Hacking is often a solitary venture, but Wilmington’s leading developers and designers tried something new at the coIN Loft this weekend: a collaborative hackathon just for themselves.
The weekend was so successful that they decided they’ll make the event a quarterly affair.
So what made this weekend any different than another weekday at the Loft? For starters, many of the 26 developers had the chance to work on personal projects they’ve kept on the back-burner. And it was the first time they’ve all been in the same space at the same time, they said. Students from Zip Code Wilmington also participated and worked with developers.

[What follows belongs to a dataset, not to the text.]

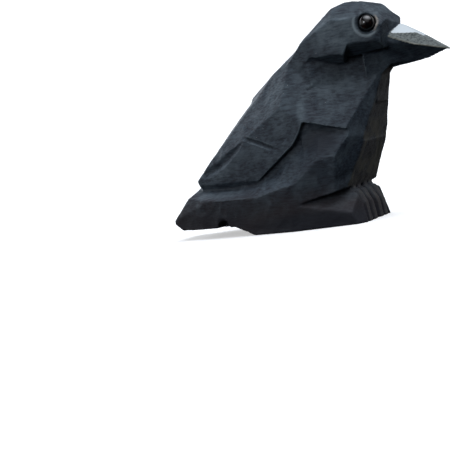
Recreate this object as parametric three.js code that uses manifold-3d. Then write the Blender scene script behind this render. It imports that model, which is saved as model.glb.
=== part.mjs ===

The projects varied. Developer (and Technical.ly contributor) Chris Williams spent the weekend working on a website he’ll soon launch about Delaware 2016 elections.
John Meyer, a Wilmington physicist and cofounder of Foolhardy Softworks, tried his hand at making a video game and said he learned a thing or two from some of the Zip Code students. “They mentored me,” he said.
The developers learned they could take advantage of each others’ strengths, too.
Tariq Hook, the director of education at Zip Code Wilmington, found himself a future partner in Chris Wells, president of the Newark research and product development support company Solidified.
Hook focused on developing a personal project that involves a customized, identity-detecting mirror. Wells, who worked on creating a motor-controller that a client will use for scientific experiments, can help Hook fabricate the mirror.
Front-end and back-end developers also appreciated working together.
Brothers Rory and Regan Laitila and Adam Steele were hard at work preparing their website, SyncQL — which will allow users to read and write any API directly in SQL — for the upcoming Delaware Innovation Week.
After hearing about SyncQL, developer John Himics initially felt a little unqualified. “I’m deep in the design and front-end world, and at first, I thought, ‘Oh, I’m not that real of a programmer,’” he said. But he and his partner at First Ascent Design, Pauline Rubin, were able to build SyncQL’s landing page for the back-end developers in a pinch.
The developers said “taking a break” by helping others’ projects helped clear their heads for their own work. Future hackathons will be invaluable, said Nick Matarese, president and creative director of The Barn: “Creativity can get stuck in a rut, but things like this bring it all out.”